During her senior year of high school, Wilson began looking at colleges she would like to attend that had the major she wanted to study, industrial systems engineering. Unlike most college students, her list of requirements for a school went beyond just what major she could study in. She began looking at schools that also provided excellent accessibility for students around campus and in the classroom.
“I applied to the University of Alabama at Huntsville, which has a great engineering program,” Wilson said. “Their accessibility office just wasn’t up to where I needed it to be. Their transit buses didn’t have wheelchair accessibility like Auburn’s do.”
She toured Auburn and on that tour she met Barclay Bentley, a disability specialist in the Office of Accessibility, who told the Wilsons how Auburn would be able to accommodate her. After meeting Bentley, Wilson and her family felt she would not only get the education she wanted, but would also have the help she would need to do it. Wilson made her decision to attend Auburn University beginning in August 2014.
“She’s incredible. She is as motivated and driven as any student that I’ve ever worked with,” Bentley said.
At the beginning of each semester, Wilson meets with Bentley and he begins making preparations for her in each of her classes. He ensures that the buildings she goes to are accessible, and also speaks with teachers about test accommodations. Wilson is allowed time and a half on her tests, with a proctor to administer her tests and write down the answers she gives.
A struggle for anyone with disabilities is finding ways to access older buildings. That is especially true on college campuses, where many of the buildings were built in the early 1900s before disability accommodations were required.
“We can’t do a whole lot structurally to change the way some buildings were made,” Bentley said.
Graham Sisson, executive director of the Governor’s Office on Disability, said the reason many buildings can’t be structurally changed is because they are considered historic buildings.
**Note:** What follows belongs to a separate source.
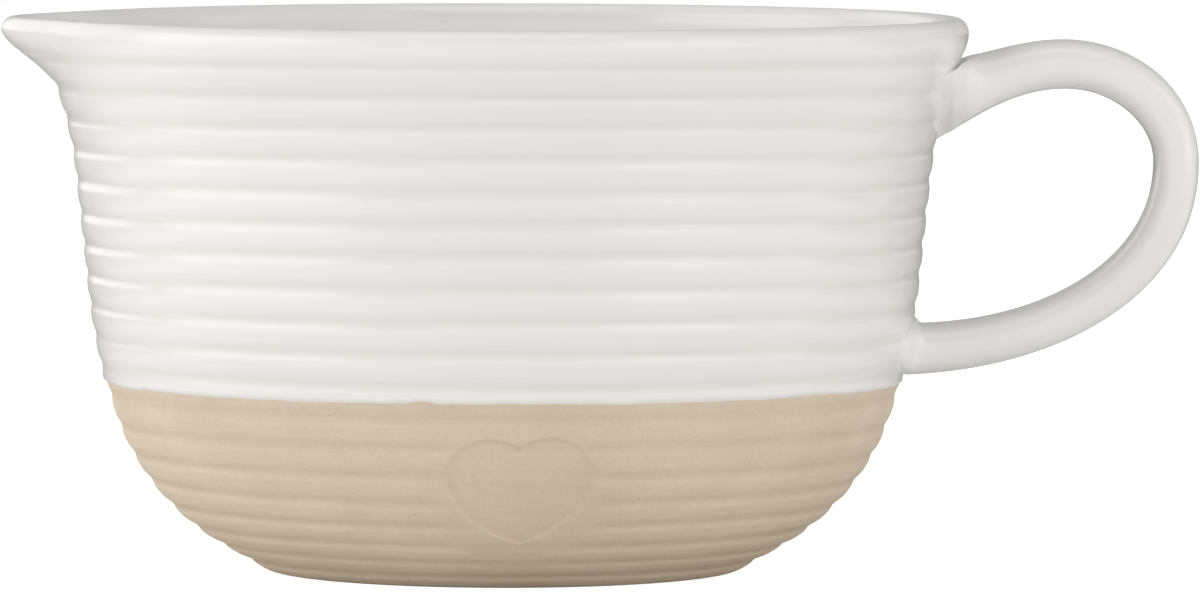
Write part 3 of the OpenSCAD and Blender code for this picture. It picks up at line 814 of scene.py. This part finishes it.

With that designation, they are not allowed to have their structure changed or altered on the inside. Sisson believes there are actions that can be taken, but then money becomes an issue.
“It’s usually funding issues. It always comes down to money,” Sisson said.
Bentley said Auburn University has recently made changes to Comer and Langdon halls by adding wheelchair ramps outside. Making small changes like this to the outside of buildings allows people with disabilities to access buildings they once were limited in entering, instead of altering the structure and foundation of the building itself.
“Since I became the state (Americans with Disabilities Act) coordinator in 1993, I’ve seen a good deal of improvement in accessibility,” Sisson said.
Wilson is happy with her decision to attend Auburn University. She said working with Bentley and the Office of Accessibility has gone better than she expected. She also credits her teachers for her success so far in college.
In all her years after the accident, Wilson said she has found ways to adapt in every circumstance. Whether that is how to eat, how to get ready every day or how to be a college student, she has figured out how to do it.
“We’ve always told her that just because she’s in that wheelchair, that does not limit her to thinking she can’t do anything,” Wilson’s mother, Carla, said. “We might have to find more ways to do it, but she can do anything she sets her mind to.”
Wilson plans to co-op this summer to gain some real-world experience outside the classroom. There is still some planning to be done so that she can find the right place to co-op, and she and her mother both are unsure of the new challenges they will face.
“This is going to be a whole new ballgame,” Wilson said. “Just because I’m in a wheelchair doesn’t mean I can’t do it, though.”